▸ GIVEN EXERCISE: Begin with the first line of the listing and quote every line through the one containing "wasm.setup();"; give only those lines.

§ §

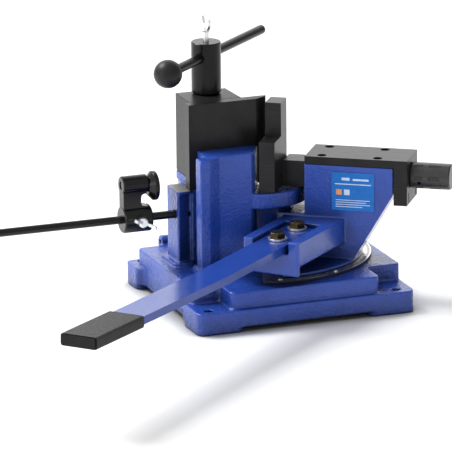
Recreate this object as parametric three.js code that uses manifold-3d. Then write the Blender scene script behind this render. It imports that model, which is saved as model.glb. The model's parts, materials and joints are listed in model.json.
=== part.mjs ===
// Bench-top metal bender: a cast base with a fixed former and clamp, a swinging arm with a
// bending jaw, a hand lever and a length stop on a rod.
// Millimetres, +Z up. While modelling, the front left corner of the foot is the zero point;
// at the end the whole machine is moved so that zero is under the middle of its box.
import * as THREE from "three";
import { mergeVertices } from "three/addons/utils/BufferGeometryUtils.js";
import Module from "manifold-3d";

const wasm = await Module();
wasm.setup();

// ---------------------------------------------------------------- driving dimensions
const GAP = 0.3;
const BASE_WIDTH = 284;
const BASE_DEPTH = 263;
const FOOT_HEIGHT = 6;
const FLANGE_TOP = 28;
const STEP_TOP = 49;
const COLUMN_TOP = 193;
const SHELF_TOP = 141;
const SHELF_BOTTOM = 121.7;
const SHELF_RADIUS = 60;
const RIB_TOP = 192;
const BACK_WALL_TOP = 152.7;
const LIFT_EYE_HEIGHT = 51;
const PIVOT = [140, 160];
const PIN_RADIUS = 14;
const LEDGE_TOP = 142.7;
const FORMER_TOP = 251;
const ARM_ANGLE = -34.6;
const ARM_HALF = 30;
const ARM_TOP = 176;
const RAM_HALF = 15.5;
const RAM_BOTTOM = 142;
const RAM_TOP = 175;
const SPINDLE_HEIGHT = 161;
const SOCKET_ANGLE = 42;
const SOCKET_FLOOR = 93.5;
const SOCKET_TOP = 108.5;
const SOCKET_BOTTOM = 78;
const SKIRT_BOTTOM = 66;
const LEVER_WIDTH = 42;
const LEVER_THICKNESS = 10;
const CLAMP_AXIS = [86, 199.5];
const T_BAR_HEIGHT = 298;
const T_BAR_ANGLE = 42.5;
const ROD_HEIGHT = 112.5;
const ROD_LINE = 156.3;
const ROD_RADIUS = 5;
const STOP_EYE_HEIGHT = 156;
const SCALE_RADIUS = 138.6;

// ---------------------------------------------------------------- finishes
const finish = (color, roughness, metalness) =>
  new THREE.MeshStandardMaterial({ color, roughness, metalness });
const bluePaint = finish(0x2c3c96, 0.4, 0.1);
const blackSteel = finish(0x2e2d2b, 0.4, 0.6);
const darkGrip = finish(0x2b2c30, 0.7, 0.0);
const brightSteel = finish(0xb9bcc0, 0.3, 0.9);
const yellowZinc = finish(0x7a6c34, 0.35, 0.8);
const bronze = finish(0x9a7238, 0.4, 0.8);
const whiteScale = finish(0xe8e6df, 0.5, 0.0);
const blueLabel = finish(0x1f7fd0, 0.5, 0.0);

// ---------------------------------------------------------------- frames
const rad = THREE.MathUtils.degToRad;

// A frame at a point, its first axis turned by an angle in the floor plane.
function floorFrame(x, y, angle) {
  return new THREE.Matrix4().makeRotationZ(rad(angle)).setPosition(x, y, 0);
}

// Local x, y and z laid along the named directions of the frame.
function facing(frame, x, y, z) {
  const turn = new THREE.Matrix4().makeBasis(
    new THREE.Vector3(...x),
    new THREE.Vector3(...y),
    new THREE.Vector3(...z),
  );
  return frame.clone().multiply(turn);
}

function shifted(frame, x, y, z) {
  return frame.clone().multiply(new THREE.Matrix4().makeTranslation(x, y, z));
}

const world = new THREE.Matrix4();
const pivot = floorFrame(...PIVOT, 0);
const arm = floorFrame(...PIVOT, ARM_ANGLE);
const clamp = floorFrame(...CLAMP_AXIS, 0);
const rightward = facing(world, [0, 1, 0], [0, 0, 1], [1, 0, 0]);
const frontward = facing(world, [1, 0, 0], [0, 0, 1], [0, -1, 0]);
const armSide = facing(arm, [1, 0, 0], [0, 0, 1], [0, -1, 0]);
const armOut = facing(arm, [0, 1, 0], [0, 0, 1], [1, 0, 0]);

// ---------------------------------------------------------------- solids
function solid(geometry, frame = world) {
  geometry.deleteAttribute("normal");
  geometry.deleteAttribute("uv");
  const merged = mergeVertices(geometry.applyMatrix4(frame), 1e-4);
  const source = merged.index.array;
  const corners = [];
  for (let i = 0; i < source.length; i += 3) {
    const [a, b, c] = [source[i], source[i + 1], source[i + 2]];
    if (a !== b && b !== c && a !== c) corners.push(a, b, c);
  }
  const made = build(merged, corners);
  return made.volume() < 0 ? build(merged, corners.reverse()) : made;
}

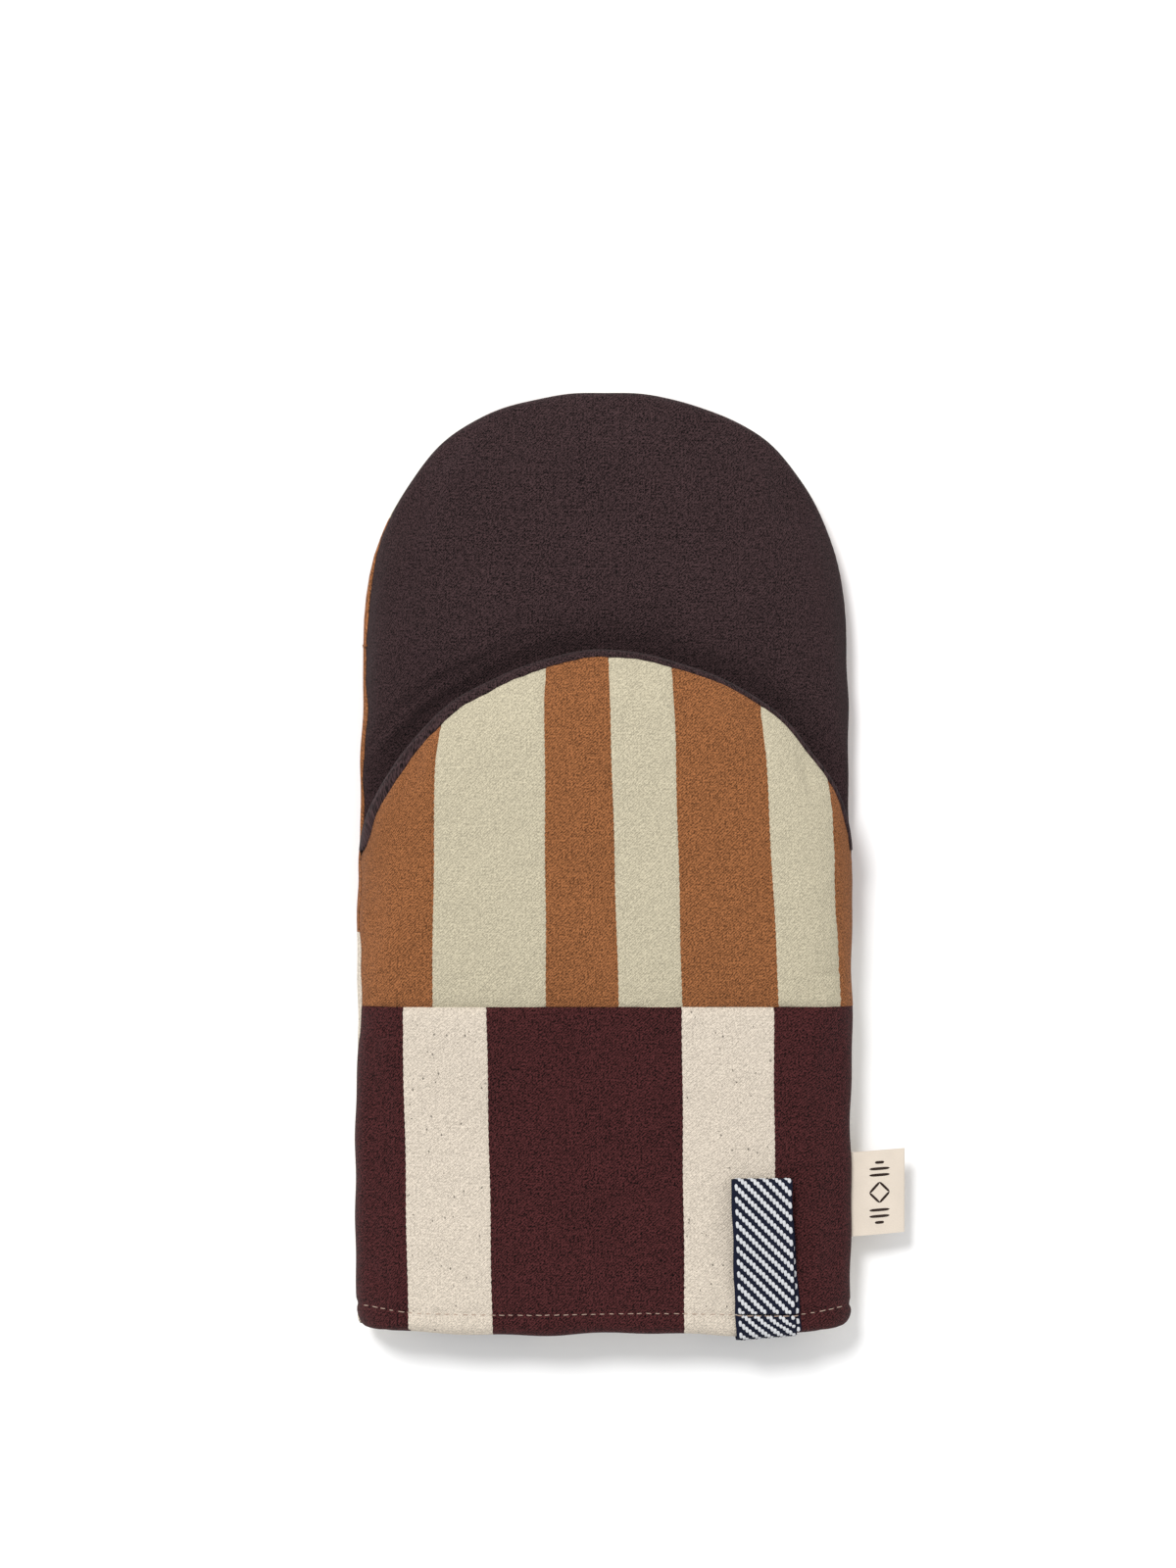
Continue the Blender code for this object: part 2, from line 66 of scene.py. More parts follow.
# ---- places read from the frame ----
JOINTS = {joint["name"]: joint for joint in frame["joints"]}
FOLD_Z = JOINTS["thumb_open"]["pos_m"][2]
LOOP_HINGE = Vector(JOINTS["loop_swing"]["pos_m"])
LABEL_HINGE = Vector(JOINTS["label_flap"]["pos_m"])
HEM_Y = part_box("front_cuff_strip_3")[0].y
FRONT_SEAM_Y = (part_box("front_cuff_strip_3")[1].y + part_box("front_dome_strip_3")[0].y) / 2
BACK_SEAM_Y = (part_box("back_cuff_strip_3")[1].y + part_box("back_dome_strip_3")[0].y) / 2
THUMB_TIP_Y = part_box("palm_thumb")[1].y
FINGER_TIP_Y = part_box("palm_fingers")[1].y
CUFF_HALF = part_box("front_cuff_strip_5")[1].x
FOLD_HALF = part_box("palm_fingers")[1].x
THUMB_TOP_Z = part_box("front_dome_strip_3")[1].z
STITCH_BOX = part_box("hem_topstitch")
STITCH_Y = (STITCH_BOX[0].y + STITCH_BOX[1].y) / 2
LOOP_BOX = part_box("hanging_loop")
TAILS_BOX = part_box("hanging_loop_tails")
LABEL_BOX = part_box("side_label")
CUFF_TOP_Z = LOOP_BOX[0].z - 0.3 * MM
PALM_SEAM_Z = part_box("palm_fingers")[0].z
THUMB_SEAM_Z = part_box("palm_thumb")[1].z

# ---- sizes of the cloth ----
SHOULDER_HALF = 77.2 * MM
FINGER_DOME_Y = 69.0 * MM
FINGER_POWER = 2.25
THUMB_POWER = 2.0
CROTCH_LENGTH = 16.0 * MM
HEM_CORNER = 7.0 * MM
CLOTH = 0.6 * MM
WADDING_DEPTH = (1.25 * MM, 3.9 * MM)
LINING_DEPTH = (4.15 * MM, 4.75 * MM)
MOUTH_GAP = 0.25 * MM                # from the fold's plane to each palm cloth
FRONT_CROWN = 0.5 * MM               # how much higher the front is in the middle than at its flanks
THUMB_TIP_DROP = 2.4 * MM            # how much thinner the thumb pocket gets towards its tip
BACK_HEM_LIFT = 1.3 * MM             # how far the back leaves the table at the hem
FINGER_CROWN = 1.2 * MM              # how much the palm swells past the thumb pocket's tip
THUMB_DIP = 4.8 * MM                 # how deep the thumb pocket's rim presses into the palm
SIDE_ROUND = 18.0 * MM               # how far in from a rim each face is rounded
DOME_ROUND = 22.0 * MM
PALM_ROUND = 17.0 * MM
RIM_FADE = 6.0 * MM                  # the cloth's unevenness dies out over this much at a rim
HEM_NOSE = 2.7 * MM                  # radius of the hem's turned edge
HEM_TURN = 6.5 * MM
STEP = 1.3 * MM
ROW_STEP = 0.95 * MM


# ---- small helpers ----
def ease(value, start, end):
    share = np.clip((value - start) / (end - start), 0, 1)
    return share * share * (3 - 2 * share)


def mix(a, b, share):
    return a + (b - a) * share


def bell(value, middle, width, power=2):
    """1 at the middle, falling smoothly to nearly 0 at twice the width."""
    return np.exp(-(((value - middle) / width) ** power))


def unit(vectors):
    """The same directions with length 1."""
    return vectors / np.maximum(np.linalg.norm(vectors, axis=-1, keepdims=True), 1e-15)


def together(*parts):
    """Coordinates stacked into points along a new last axis."""
    return np.stack(np.broadcast_arrays(*parts), axis=-1)


def run_length(points):
    """Length along the first axis of points, from 0 at the first one."""
    steps = np.linalg.norm(np.diff(points, axis=0), axis=-1)
    return np.concatenate([np.zeros((1, *steps.shape[1:])), np.cumsum(steps, axis=0)])


def placed(name, data):
    """A new object in the scene that shows data."""
    obj = bpy.data.objects.new(name, data)
    bpy.context.scene.collection.objects.link(obj)
    return obj


def smooth_noise(x, y, scale, seed):
    """Smooth noise, mostly between -1 and 1 on the plane, from crossed sines about scale long."""
    local = np.random.default_rng(seed)
    total = np.zeros(np.broadcast(x, y).shape)
    for _ in range(7):
        angle = local.uniform(0, 2 * math.pi)
        pitch = scale * local.uniform(0.7, 1.6)
        phase = local.uniform(0, 2 * math.pi)
        along = x * math.cos(angle) + y * math.sin(angle)
        total = total + np.sin(along * 2 * math.pi / pitch + phase)
    return total / 4.5


# ---- the mitt's outline ----
def bump(angle, middle, width):
    """A smooth bump at an angle in degrees, 1 at its top."""
    return bell(np.degrees(angle), middle, width)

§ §

▸ FULL RESPONSE:
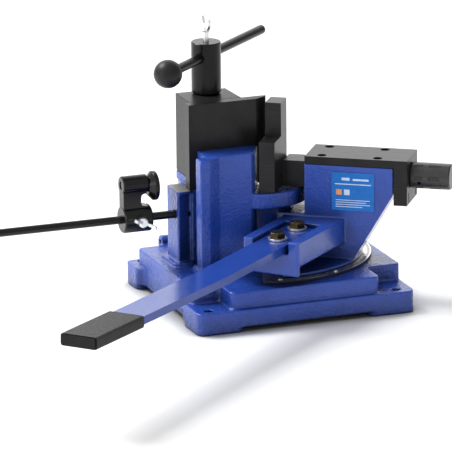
Recreate this object as parametric three.js code that uses manifold-3d. Then write the Blender scene script behind this render. It imports that model, which is saved as model.glb. The model's parts, materials and joints are listed in model.json.
=== part.mjs ===
// Bench-top metal bender: a cast base with a fixed former and clamp, a swinging arm with a
// bending jaw, a hand lever and a length stop on a rod.
// Millimetres, +Z up. While modelling, the front left corner of the foot is the zero point;
// at the end the whole machine is moved so that zero is under the middle of its box.
import * as THREE from "three";
import { mergeVertices } from "three/addons/utils/BufferGeometryUtils.js";
import Module from "manifold-3d";

const wasm = await Module();
wasm.setup();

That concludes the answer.